▶ [Task to complete]: Return exactly and only these lines: the first of the listing through the one containing "const FIT_GAP = 0.3;".

### Data shown

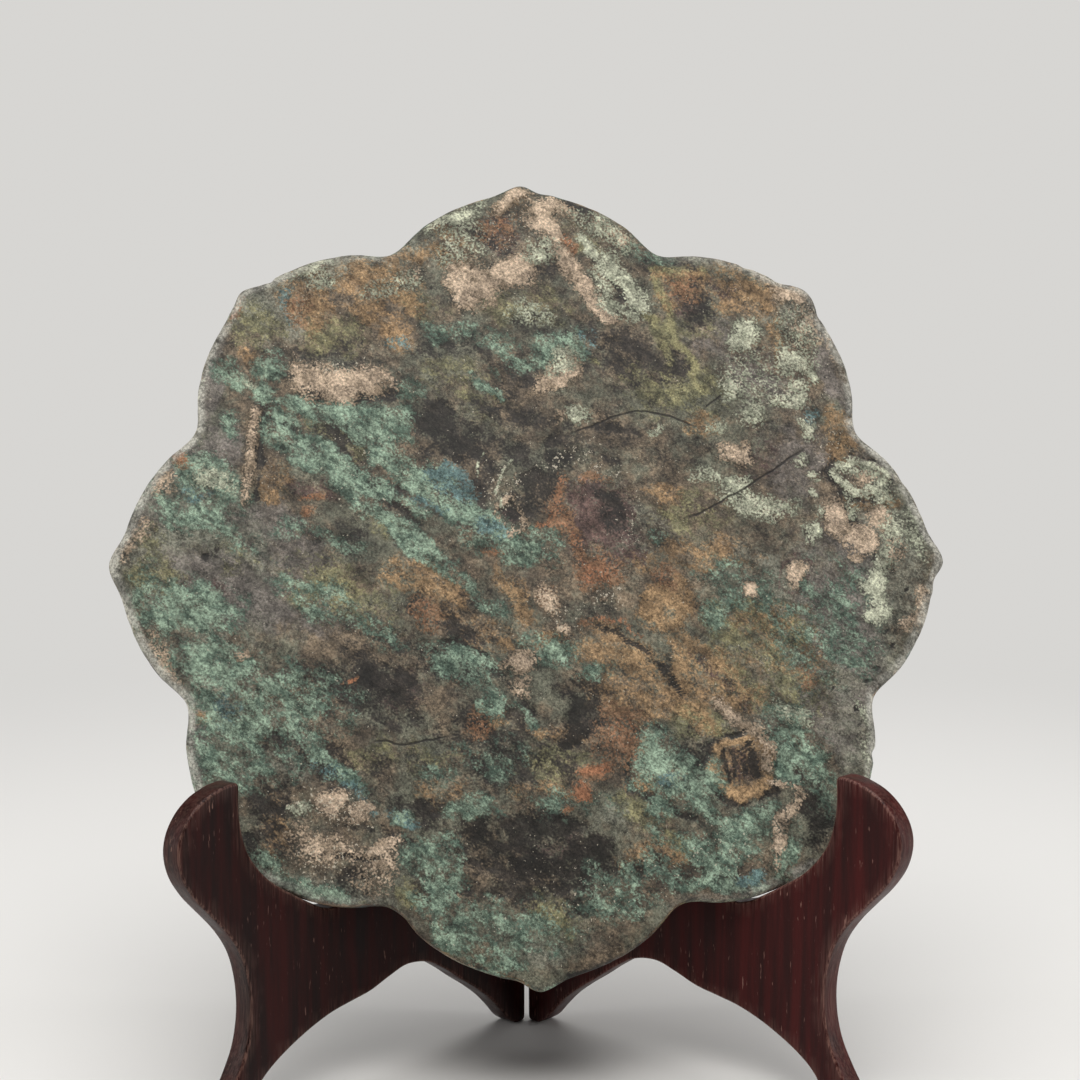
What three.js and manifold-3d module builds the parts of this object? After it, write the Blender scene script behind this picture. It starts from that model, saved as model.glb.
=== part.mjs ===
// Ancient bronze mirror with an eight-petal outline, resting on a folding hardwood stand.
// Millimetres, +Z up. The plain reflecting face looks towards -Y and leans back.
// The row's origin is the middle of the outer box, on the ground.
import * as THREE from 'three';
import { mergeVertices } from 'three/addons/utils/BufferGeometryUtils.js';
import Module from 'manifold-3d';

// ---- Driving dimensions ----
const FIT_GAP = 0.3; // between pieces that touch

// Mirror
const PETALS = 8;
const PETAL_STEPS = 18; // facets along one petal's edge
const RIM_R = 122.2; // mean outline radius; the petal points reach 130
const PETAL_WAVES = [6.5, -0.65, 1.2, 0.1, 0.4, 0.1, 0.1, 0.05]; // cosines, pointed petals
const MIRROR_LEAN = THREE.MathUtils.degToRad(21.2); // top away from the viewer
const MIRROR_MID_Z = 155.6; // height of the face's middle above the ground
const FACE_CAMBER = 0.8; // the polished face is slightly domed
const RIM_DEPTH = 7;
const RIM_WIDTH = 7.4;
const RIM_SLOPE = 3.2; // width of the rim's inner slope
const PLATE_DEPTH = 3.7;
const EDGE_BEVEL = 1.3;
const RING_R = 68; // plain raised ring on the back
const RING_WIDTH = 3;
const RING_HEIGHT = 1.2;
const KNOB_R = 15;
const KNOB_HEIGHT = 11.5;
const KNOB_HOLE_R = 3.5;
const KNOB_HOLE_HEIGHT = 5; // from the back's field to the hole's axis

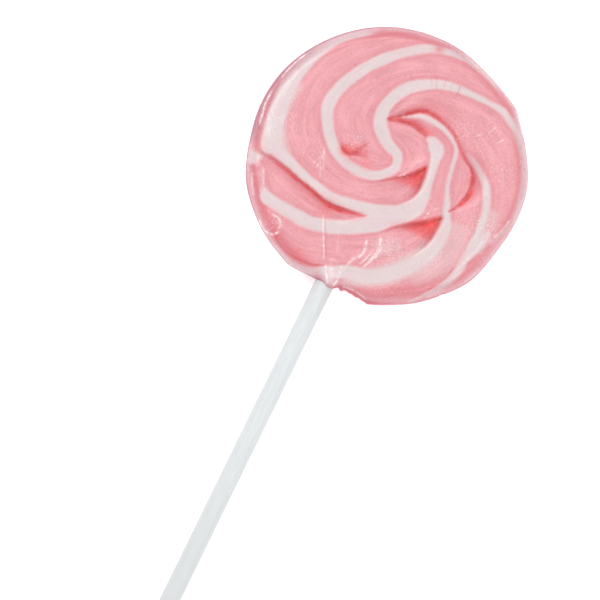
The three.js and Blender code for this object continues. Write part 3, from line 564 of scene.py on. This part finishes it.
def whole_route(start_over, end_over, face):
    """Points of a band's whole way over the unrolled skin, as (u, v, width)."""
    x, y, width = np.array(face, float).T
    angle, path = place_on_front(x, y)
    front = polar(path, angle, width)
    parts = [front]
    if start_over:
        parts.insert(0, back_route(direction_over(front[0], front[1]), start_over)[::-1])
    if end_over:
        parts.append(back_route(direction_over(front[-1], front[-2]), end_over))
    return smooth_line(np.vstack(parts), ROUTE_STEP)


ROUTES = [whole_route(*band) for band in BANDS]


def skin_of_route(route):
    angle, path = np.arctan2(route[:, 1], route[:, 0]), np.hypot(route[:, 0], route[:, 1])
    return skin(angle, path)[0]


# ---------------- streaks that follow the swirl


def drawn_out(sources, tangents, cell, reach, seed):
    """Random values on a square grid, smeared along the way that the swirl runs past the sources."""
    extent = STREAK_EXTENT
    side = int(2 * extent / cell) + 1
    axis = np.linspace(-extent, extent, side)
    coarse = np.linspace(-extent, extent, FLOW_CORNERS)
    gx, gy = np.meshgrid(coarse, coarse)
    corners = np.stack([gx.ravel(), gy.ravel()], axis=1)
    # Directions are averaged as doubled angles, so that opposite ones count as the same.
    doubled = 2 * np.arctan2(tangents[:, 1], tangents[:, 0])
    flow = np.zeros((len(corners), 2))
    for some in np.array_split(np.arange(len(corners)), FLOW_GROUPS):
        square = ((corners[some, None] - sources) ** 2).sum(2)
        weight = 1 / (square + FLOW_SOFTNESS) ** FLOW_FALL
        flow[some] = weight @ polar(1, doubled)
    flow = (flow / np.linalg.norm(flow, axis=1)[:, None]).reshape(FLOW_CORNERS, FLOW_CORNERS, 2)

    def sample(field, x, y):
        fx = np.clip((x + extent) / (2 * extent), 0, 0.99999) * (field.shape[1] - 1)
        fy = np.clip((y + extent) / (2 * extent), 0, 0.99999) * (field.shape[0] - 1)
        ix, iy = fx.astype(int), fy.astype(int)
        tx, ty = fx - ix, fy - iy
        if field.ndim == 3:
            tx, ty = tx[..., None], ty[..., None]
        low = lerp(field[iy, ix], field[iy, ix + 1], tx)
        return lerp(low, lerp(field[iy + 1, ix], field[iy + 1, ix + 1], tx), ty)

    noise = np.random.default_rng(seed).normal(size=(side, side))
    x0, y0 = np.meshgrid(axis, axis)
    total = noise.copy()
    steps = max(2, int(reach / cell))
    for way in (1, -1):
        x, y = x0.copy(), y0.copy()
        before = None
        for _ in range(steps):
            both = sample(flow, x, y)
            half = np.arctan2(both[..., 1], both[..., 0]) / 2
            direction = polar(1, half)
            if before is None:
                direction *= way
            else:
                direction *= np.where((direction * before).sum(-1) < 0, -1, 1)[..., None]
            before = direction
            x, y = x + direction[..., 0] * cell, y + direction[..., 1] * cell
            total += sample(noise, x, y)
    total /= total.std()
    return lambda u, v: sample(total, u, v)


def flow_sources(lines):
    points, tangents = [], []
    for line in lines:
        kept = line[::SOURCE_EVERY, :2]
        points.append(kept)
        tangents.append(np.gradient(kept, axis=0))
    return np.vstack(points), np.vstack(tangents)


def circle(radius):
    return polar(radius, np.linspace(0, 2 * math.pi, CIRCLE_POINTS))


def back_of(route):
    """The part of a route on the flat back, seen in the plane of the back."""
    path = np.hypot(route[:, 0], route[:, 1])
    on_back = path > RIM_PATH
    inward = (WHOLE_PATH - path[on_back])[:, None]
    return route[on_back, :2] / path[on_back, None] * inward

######

▶ [Reply to the task]:
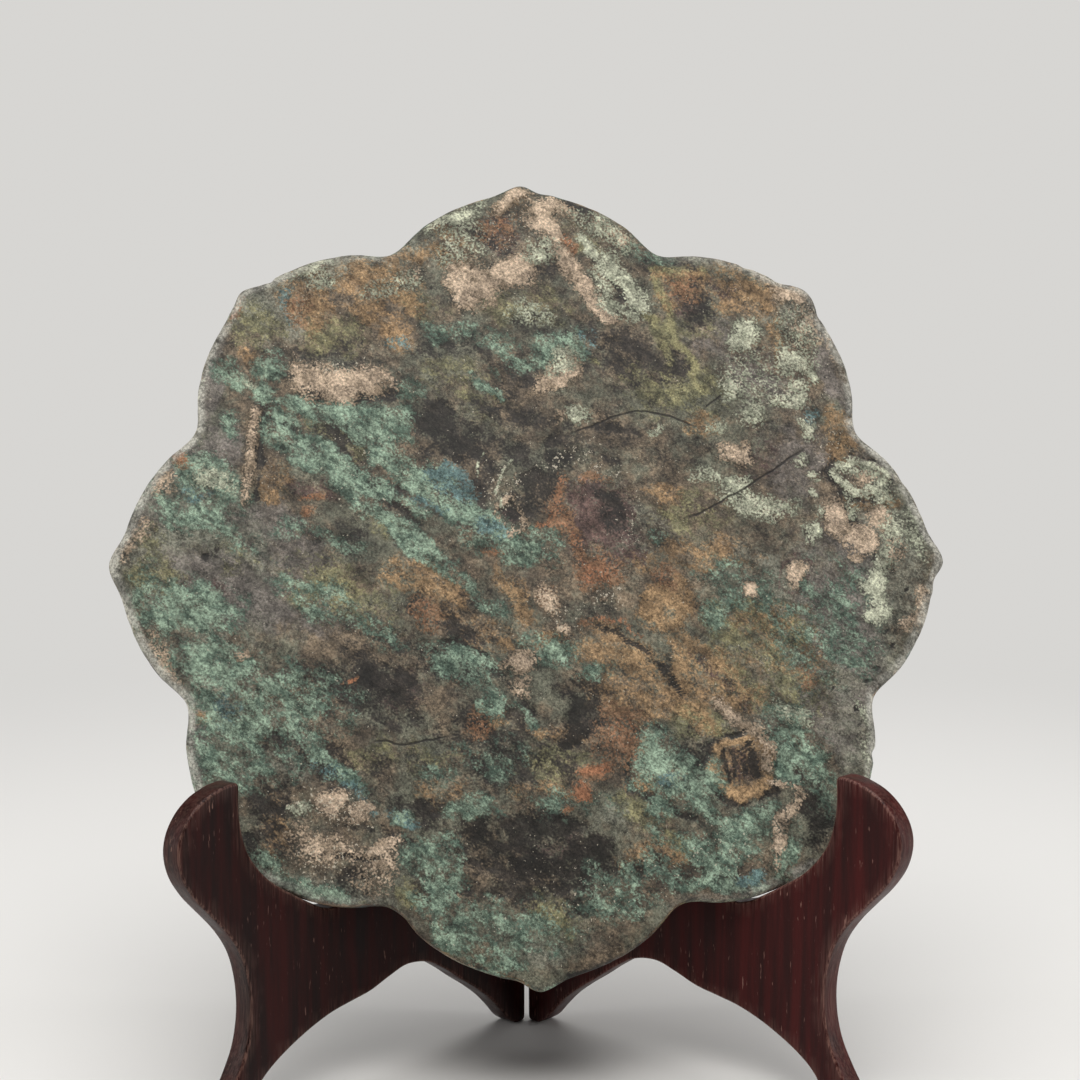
What three.js and manifold-3d module builds the parts of this object? After it, write the Blender scene script behind this picture. It starts from that model, saved as model.glb.
=== part.mjs ===
// Ancient bronze mirror with an eight-petal outline, resting on a folding hardwood stand.
// Millimetres, +Z up. The plain reflecting face looks towards -Y and leans back.
// The row's origin is the middle of the outer box, on the ground.
import * as THREE from 'three';
import { mergeVertices } from 'three/addons/utils/BufferGeometryUtils.js';
import Module from 'manifold-3d';

// ---- Driving dimensions ----
const FIT_GAP = 0.3; // between pieces that touch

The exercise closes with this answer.